GRAHAM BELL BUILDS THE ULTIMATE WORLD CUP SKI RACING MACHINE
If there was a factory that made World Cup ski racers, imagine being able to strip down the world’s best racer for parts. Taking the attributes that set them aside from the others, psychologically, physically and technically, to create the definitive racing machine.
I spent many years of my life training and racing with someone who had a very similar genetic code to me: my brother Martin, so I understand how subtle differences can lead to big changes in performance. Martin’s strengths were his dedication to training, his fast-twitch leg strength and his edge control in tight turns, whereas I was never short of aggression, had great balance and was a good glider. Combined together we could have made quite a racer, but what if you could build from the very best, what would take from who and why?
Let’s look at the psychological side first, as it is often the deciding factor in elite level sport. From Marcel Hirscher I would take his dedication to training; they say practice makes perfect, but it’s not true, only perfect practice achieves perfection, and that is what Hirscher always strived towards.
From Lindsey Vonn I’d take her ‘never say die’ attitude; no one has ever fought their way back to the top as many times Vonn.
Bode Miller’s ability to think outside the box was remarkable. The best example of this was at the World Championships Downhill in Bormio 2005. At the time the race start order was the top 30 from the last training run, in reverse. Bode wanted to start early, so in his training run, he opened the wand with his pole and counted to three before starting. He timed it to perfection, the next day he won from start number 3.
I’d choose Didier Cuche for the raw aggression he was able to muster. Hermann Maier, for his intimidation of the opposition; snubbed by the Austrian ski team as a junior, he took particular delight in beating his own team mates.
Intelligence is not a quality often associated with ski racers, but Aksel Lund Svindal was super smart, and his risk management enabled him to nurse a disintegrating knee to a 2018 Olympic Gold.
Finally, we can’t forget our own Dave Ryding for his sheer bloody-mindedness, the years he spent working his way to the top from a dry slope in Pendle.

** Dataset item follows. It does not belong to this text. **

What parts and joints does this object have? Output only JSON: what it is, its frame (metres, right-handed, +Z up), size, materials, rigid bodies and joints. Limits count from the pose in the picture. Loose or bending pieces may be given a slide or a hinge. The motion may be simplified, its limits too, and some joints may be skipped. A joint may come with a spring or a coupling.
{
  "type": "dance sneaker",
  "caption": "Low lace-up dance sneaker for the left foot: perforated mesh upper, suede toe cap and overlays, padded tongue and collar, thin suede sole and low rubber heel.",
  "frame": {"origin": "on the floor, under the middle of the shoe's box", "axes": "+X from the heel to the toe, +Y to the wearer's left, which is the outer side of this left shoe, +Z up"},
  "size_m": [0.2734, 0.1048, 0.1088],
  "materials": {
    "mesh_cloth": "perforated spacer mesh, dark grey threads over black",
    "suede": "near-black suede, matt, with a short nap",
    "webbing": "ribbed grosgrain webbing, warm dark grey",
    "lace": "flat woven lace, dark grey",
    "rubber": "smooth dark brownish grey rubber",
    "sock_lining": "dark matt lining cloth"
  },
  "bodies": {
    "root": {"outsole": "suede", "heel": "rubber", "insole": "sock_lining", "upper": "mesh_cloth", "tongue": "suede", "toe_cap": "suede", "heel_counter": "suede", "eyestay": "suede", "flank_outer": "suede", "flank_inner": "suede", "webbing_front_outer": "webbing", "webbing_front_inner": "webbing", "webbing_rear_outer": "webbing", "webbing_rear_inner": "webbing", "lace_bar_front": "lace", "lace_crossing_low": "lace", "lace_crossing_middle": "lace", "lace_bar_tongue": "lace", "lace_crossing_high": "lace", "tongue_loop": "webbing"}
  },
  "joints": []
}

In recent years the physical conditioning of all ski racers has dramatically improved thanks to the help of the sports scientists, but there were athletes that were ahead of their time in this department.

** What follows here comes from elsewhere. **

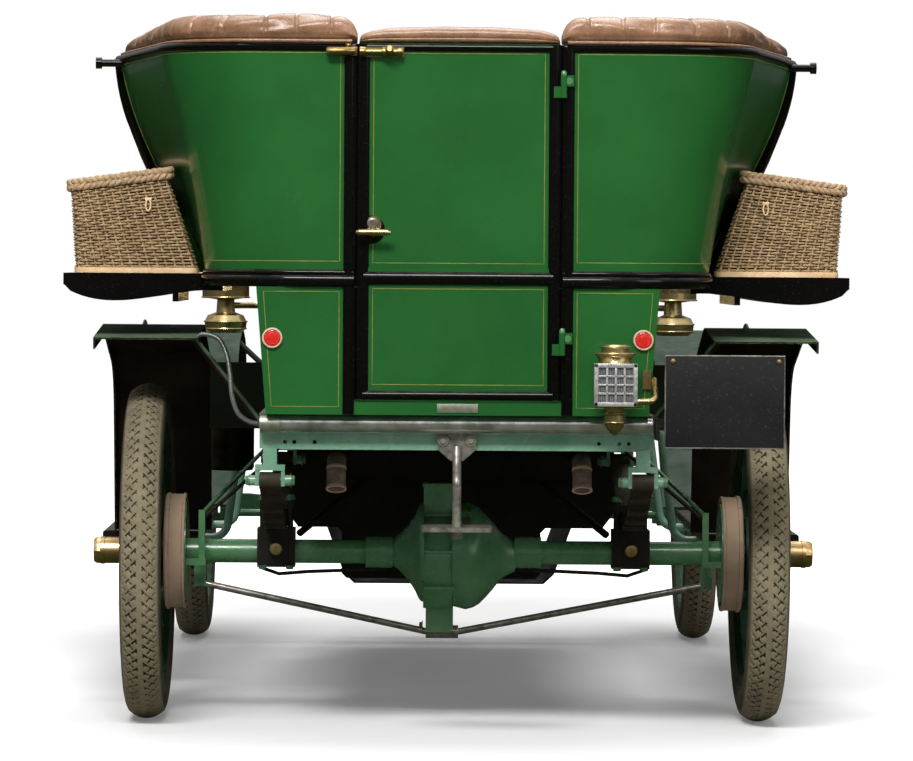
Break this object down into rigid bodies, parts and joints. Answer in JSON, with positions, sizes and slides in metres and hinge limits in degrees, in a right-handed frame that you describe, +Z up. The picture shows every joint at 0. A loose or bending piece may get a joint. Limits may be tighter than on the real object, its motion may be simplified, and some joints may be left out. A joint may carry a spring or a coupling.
{
  "type": "rear-entrance tonneau car",
  "caption": "Open brass era touring car with a rear-entrance tonneau, hinged rear door, wicker side baskets, artillery wheels, brass lamps and a hinged bonnet.",
  "frame": {"origin": "on the ground under the middle of the whole car", "axes": "+Y towards the car's front, +X to its right-hand side, +Z up"},
  "size_m": [1.732, 3.4724, 1.5672],
  "materials": {
    "green_paint": "deep gloss coach green with gold lines",
    "green_chassis": "gloss green chassis paint, dusty",
    "guard_green": "very dark green gloss",
    "black_gloss": "black gloss enamel",
    "black_satin": "satin black, dusty",
    "drum_brown": "brown primer with brake dust",
    "brass": "polished, lightly tarnished",
    "bronze_dark": "dark bronze lacquer",
    "engine_iron": "oily cast iron",
    "spring_steel": "dark green painted leaves",
    "brown_leather": "brown pleated hide",
    "wicker": "woven willow",
    "dash_wood": "varnished mahogany",
    "tyre_rubber": "dusty grey rubber",
    "conduit_grey": "woven grey sleeve"
  },
  "bodies": {
    "car": {"frame": "green_chassis", "rear_tube": "black_gloss", "rear_step": "green_chassis", "springs": "spring_steel", "rear_axle": "green_chassis", "axle_clamps": "black_satin", "brake_gear": "drum_brown", "exhaust": "drum_brown", "engine": "engine_iron", "undertray": "black_satin", "front_axle": "green_chassis", "body_tub": "green_paint", "seat_backs": "brown_leather", "tonneau_trim": "brown_leather", "rear_seats": "green_paint", "rear_cushions": "brown_leather", "side_shelves": "black_gloss", "front_seat": "green_paint", "front_trim": "brown_leather", "dash": "dash_wood", "steering_column": "brass", "hand_levers": "brass", "radiator": "brass", "starting_handle": "black_satin", "headlamps": "brass", "side_lamps": "brass", "tail_lamp": "brass", "number_plate": "black_satin", "gas_generator": "bronze_dark", "conduit": "conduit_grey", "rear_mudguards": "guard_green", "front_mudguards": "guard_green", "running_boards": "black_satin", "hinge_posts": "green_paint", "tonneau_right": "green_paint", "basket_right": "wicker", "tonneau_left": "green_paint", "basket_left": "wicker"},
    "door": {"door": "green_paint", "door_trim": "brown_leather", "door_brass": "brass"},
    "lid_right": {"lid_right": "wicker"},
    "lid_left": {"lid_left": "wicker"},
    "bonnet_right": {"bonnet_right": "green_paint"},
    "bonnet_left": {"bonnet_left": "green_paint"},
    "steering_wheel": {"steering_wheel": "dash_wood"},
    "knuckle_right": {"knuckle_right": "green_chassis"},
    "knuckle_left": {"knuckle_left": "green_chassis"},
    "track_rod": {"track_rod": "green_chassis"},
    "drop_arm": {"drop_arm": "green_chassis"},
    "drag_link": {"drag_link": "green_chassis"},
    "wheel_rear_right": {"wheel_rear_right": "green_chassis", "tyre_rear_right": "tyre_rubber"},
    "wheel_rear_left": {"wheel_rear_left": "green_chassis", "tyre_rear_left": "tyre_rubber"},
    "wheel_front_right": {"wheel_front_right": "green_chassis", "tyre_front_right": "tyre_rubber"},
    "wheel_front_left": {"wheel_front_left": "green_chassis", "tyre_front_left": "tyre_rubber"}
  },
  "joints": [
    {"name": "wheel_rear_right_spin", "type": "hinge", "parent": "car", "child": "wheel_rear_right", "pos_m": [0.693, -1.03, 0.38], "axis": [1, 0, 0], "continuous": true},
    {"name": "wheel_rear_left_spin", "type": "hinge", "parent": "car", "child": "wheel_rear_left", "pos_m": [-0.693, -1.03, 0.38], "axis": [1, 0, 0], "continuous": true},
    {"name": "wheel_front_right_spin", "type": "hinge", "parent": "knuckle_right", "child": "wheel_front_right", "pos_m": [0.693, 1.27, 0.38], "axis": [1, 0, 0], "continuous": true},
    {"name": "wheel_front_left_spin", "type": "hinge", "parent": "knuckle_left", "child": "wheel_front_left", "pos_m": [-0.693, 1.27, 0.38], "axis": [1, 0, 0], "continuous": true},
    {"name": "steering_wheel_turn", "type": "hinge", "parent": "car", "child": "steering_wheel", "pos_m": [0.28, -0.045, 1.35], "axis": [0, -0.6505, 0.7595], "range_deg": [-180, 180]},
    {"name": "steer_right", "type": "hinge", "parent": "car", "child": "knuckle_right", "pos_m": [0.6, 1.27, 0.38], "axis": [0, 0, 1], "range_deg": [-31, 31]},
    {"name": "steer_left", "type": "hinge", "parent": "car", "child": "knuckle_left", "pos_m": [-0.6, 1.27, 0.38], "axis": [0, 0, 1], "range_deg": [-31, 31]},
    {"name": "track_rod_swing", "type": "hinge", "parent": "knuckle_left", "child": "track_rod", "pos_m": [-0.6, 1.12, 0.3487], "axis": [0, 0, 1], "range_deg": [-31, 31]},
    {"name": "drop_arm_swing", "type": "hinge", "parent": "car", "child": "drop_arm", "pos_m": [0.44, 0.52, 0.69], "axis": [1, 0, 0], "range_deg": [-28, 28]},
    {"name": "drag_link_swing", "type": "hinge", "parent": "drop_arm", "child": "drag_link", "pos_m": [0.44, 0.52, 0.51], "axis": [1, 0, 0], "range_deg": [-28, 28]},
    {"name": "door_swing", "type": "hinge", "parent": "car", "child": "door", "pos_m": [0.2225, -1.642, 1.1], "axis": [0, 0, 1], "range_deg": [0, 90]},
    {"name": "lid_right_lift", "type": "hinge", "parent": "car", "child": "lid_right", "pos_m": [0.62, -1.336, 1.246], "axis": [-0.1656, -0.9862, 0], "range_deg": [0, 55]},
    {"name": "lid_left_lift", "type": "hinge", "parent": "car", "child": "lid_left", "pos_m": [-0.62, -1.336, 1.246], "axis": [-0.1656, 0.9862, 0], "range_deg": [0, 55]},
    {"name": "bonnet_right_lift", "type": "hinge", "parent": "car", "child": "bonnet_right", "pos_m": [0.026, 0.77, 1.097], "axis": [0, -1, 0], "range_deg": [0, 75]},
    {"name": "bonnet_left_lift", "type": "hinge", "parent": "car", "child": "bonnet_left", "pos_m": [-0.026, 0.77, 1.097], "axis": [0, 1, 0], "range_deg": [0, 75]}
  ],
  "couplings": [
    {"joint": "steer_right", "follows": "steering_wheel_turn", "ratio": 0.16667},
    {"joint": "steer_left", "follows": "steering_wheel_turn", "ratio": 0.16667},
    {"joint": "track_rod_swing", "follows": "steering_wheel_turn", "ratio": -0.16667},
    {"joint": "drop_arm_swing", "follows": "steering_wheel_turn", "ratio": -0.1465},
    {"joint": "drag_link_swing", "follows": "steering_wheel_turn", "ratio": 0.1465}
  ]
}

Franz Klammer was fantastically strong, which suited his aggressive style of skiing. Ingemar Stenmark pioneered the use of unicycles and balance ropes, and is still to this day, at 64, in great shape. Hermann Maier, was a massive cycling fan – he always used a stationary bike for post-race recovery, and was once invited to open the Prologue of the Tour de France.
Anja Paerson changed the game of women’s skiing in terms of power and strength; I once saw her squatting more than twice her body weight the evening before a race.
Technically it is hard to compare across the generations, as changes in ski design lead to changes in technical skills, however the basics of ski racing hold true. In Downhill the ability to stand loose and let the skis carve naturally through the turn was a trait that both Franz Klammer and Bode Miller shared, and of the current crop, Dominik Paris is the master of this skill.
Another DH skill is the ability to feel the skis gently onto an edge at the start of the turn, something that Lasse Kjus mastered, as does the current Downhill champion, Beat Feuz.
When it comes to taking air, no one before, or after him, has matched Daron Rahlves for the art of flight. In Slalom, Henrik Kristoffersen is superb at skiing the round line, creating grip and pressure at the top of the turn to generate awesome foot speed. Ted Ligety was the first to generate extreme hip angles – with phenomenal upper-body separation, he was unbeatable for many seasons and gained the nickname Mr GS.
Finally, when it comes to technical skills, Mikaela Shiffrin scores on all of the above, she doesn’t just do one thing well, she does everything well.